Bu durumun yalnızca ekonomik bir külfet değil, Anayasa'nın 36. maddesinde güvence altına alınan hak arama özgürlüğünün ve 56. maddesinde korunan çevre hakkının ihlali anlamına geldiği belirtiliyor. Doğa koruma davaları kişilerin yalnızca kendi menfaatleri için değil kamu yararına açılan davalardır. Çevre davalarında öncelik kamu yararını sağlamaktır; açılan davada olduğu gibi doğa, kültür ve imar gibi konularda meydana gelebilecek zararları engellemeye dönük davalardır. Bugüne kadar benzer dava masrafları dayanışmayla ödenmeye çalışılsa da mahkemelerce istenen keşif ve bilirkişi ücreti masrafı ile davaların reddi halinde ortaya çıkan karşı vekalet ücretleri, Anayasa'nın 36. maddesiyle güvence altına alınmış hak arama hürriyetinin önünde engel halindedir. Bu durum, adaleti herkes için erişilebilir olmaktan çıkarmaktadır.
Tüm dünyada doğayı korumak yurttaşlık görevidir. Bugün dünyada çevre haklarının, doğanın korunması, sadece bir gönüllülük değil, devletler tarafından da tanınan bir yurttaşlık görevi haline gelmiştir. Türkiye’de de Anayasa 56. Maddeye göre “Çevreyi geliştirmek, çevre sağlığını korumak ve çevre kirlenmesini önlemek Devletin ve vatandaşların ödevidir.” Avrupa Birliği ülkeleri, çevre davalarında “adil yargılama gideri” ilkesini uygulamakta; yüksek mahkeme ücretlerinin vatandaşın dava açma hakkını engellememesi için yasal düzenlemeler yapmaktadır. Anayasa Mahkemesi ve Avrupa İnsan Hakları Mahkemesi kararlarında da yargılama giderlerinin aşırı olması durumunda bireylerin dava açma hakkının ortadan kalktığı ve bunun adalete erişim hakkının ihlali olduğu açıkça belirtilmiştir. Aarhus Sözleşmesi, çevreye ilişkin kararlarda halkın bilgi edinme, karar alma süreçlerine katılım ve adalete erişim hakkını uluslararası hukuk normu haline getirmiştir. Sözleşme yargı önündeki süreçlerin “aşırı pahalı olmadan objektif, adil ve hızlı olması” öngörülmektedir.
Çözüm Önerileri ve Çağrı
İzmir Barosu, yanan orman alanlarının korunması, alanın yapısına en uygun bilimsel yaklaşımla yeniden ormanlaşmasının sağlanması gerektiğini vurguluyor.
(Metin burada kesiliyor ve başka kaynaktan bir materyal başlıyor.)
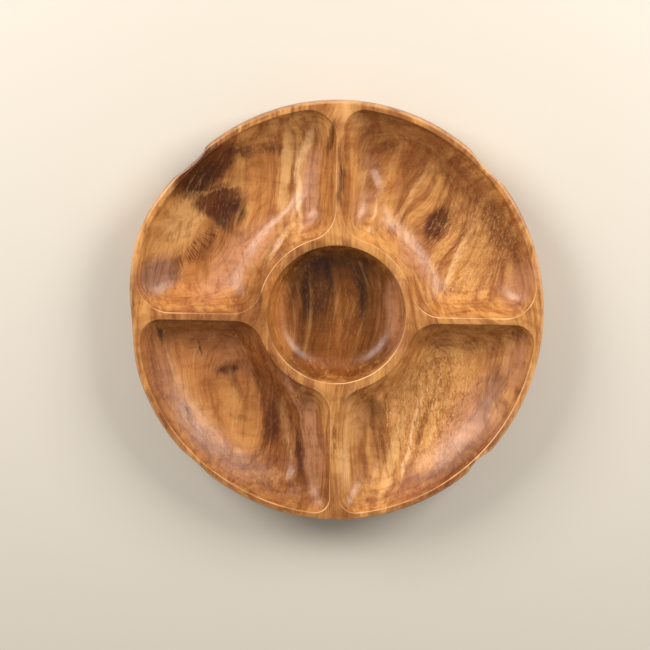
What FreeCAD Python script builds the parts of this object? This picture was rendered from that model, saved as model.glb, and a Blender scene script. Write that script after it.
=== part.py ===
"""Chip and dip server: a round platter carved from one blank of hardwood.

A dip bowl in the middle, four chip compartments round it, thin ribs between
them, and four shallow finger grips in the outer wall. Millimetres, +Z up,
origin in the middle of the flat base, +Y along the grain.
"""

import FreeCAD, Part
import math
import os

import Sketcher

NODE = "carved_tray"

# Driving dimensions: millimetres, and degrees for the two drafts.
DIMENSIONS = [
    ("outer_diameter", 356.0),
    ("total_height", 44.0),
    ("base_diameter", 300.0),
    ("widest_height", 28.0),
    ("rim_top_diameter", 352.6),
    ("rim_edge_radius", 2.2),
    ("rim_land", 6.3),
    ("bowl_diameter", 119.0),
    ("bowl_depth", 31.0),
    ("bowl_draft", 7.0),
    ("bowl_cove", 26.0),
    ("collar_land", 5.5),
    ("compartment_depth", 29.0),
    ("compartment_draft", 7.0),
    ("compartment_cove", 14.0),
    ("corner_at_rim", 19.0),
    ("corner_at_collar", 26.0),
    ("rib_up", 4.2),
    ("rib_down", 6.8),
    ("rib_left", 4.6),
    ("rib_right", 3.8),
    ("ribs_right_of_bowl", 0.7),
    ("ribs_below_bowl", 3.4),
    ("edge_softening", 0.8),
    ("grip_radius", 50.0),
    ("grip_bite", 5.4),
]

# Each compartment: its name, which side of the upright ribs it is on (+1 right,
# -1 left), which side of the cross ribs (+1 up, -1 down), the two ribs that bound
# it, and the direction of its finger grip in degrees.
COMPARTMENTS = [
    ("UpperRight", 1, 1, "rib_up", "rib_right", 45),
    ("UpperLeft", -1, 1, "rib_up", "rib_left", 135),
    ("LowerLeft", -1, -1, "rib_down", "rib_left", 225),
    ("LowerRight", 1, -1, "rib_down", "rib_right", 315),
]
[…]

Ayrıca, yurttaşın doğayı savunma hakkının ekonomik baskılarla engellenmemesi, yargılama giderlerinin hakkaniyetli ve dava konusunun niteliğiyle orantılı olması gerektiği belirtiliyor. Türkiye'nin, çevresel adaletin temel metni olan Aarhus Sözleşmesi'ne taraf olması gerektiği de vurgulanıyor.
Baro, çevre davalarında kamu yararının gözetilmesi, bilirkişi ve keşif ücretlerinin makul seviyeye çekilmesi, kamu yararına açılan doğa ve kültür koruma davalarında vatandaşlara yüklenen orantısız maliyetlerle mağduriyete yol açılmaması için Devlet tarafından destek mekanizmaları oluşturulması çağrısında bulunuyor. Ayrıca, barolar, meslek odaları ve sivil toplum örgütleri ile birlikte bir sivil dayanışma ağı kurulması; yurttaşın adalete erişiminin kolektif bir güçle savunulması gerektiği ifade ediliyor.
İzmir Barosu'nun bu açıklaması, çevre hakkı ve adalete erişim özgürlüğünün önemini bir kez daha gözler önüne seriyor. Fahiş yargılama giderlerinin adalete erişimi engellediği ve bu durumun Anayasa'ya aykırı olduğu vurgulanarak, yetkililerden çözüm bulunması talep ediliyor. Bu çağrı, sadece İzmir Barosu'nun değil, tüm çevre örgütlerinin ve duyarlı vatandaşların ortak sesini yansıtıyor.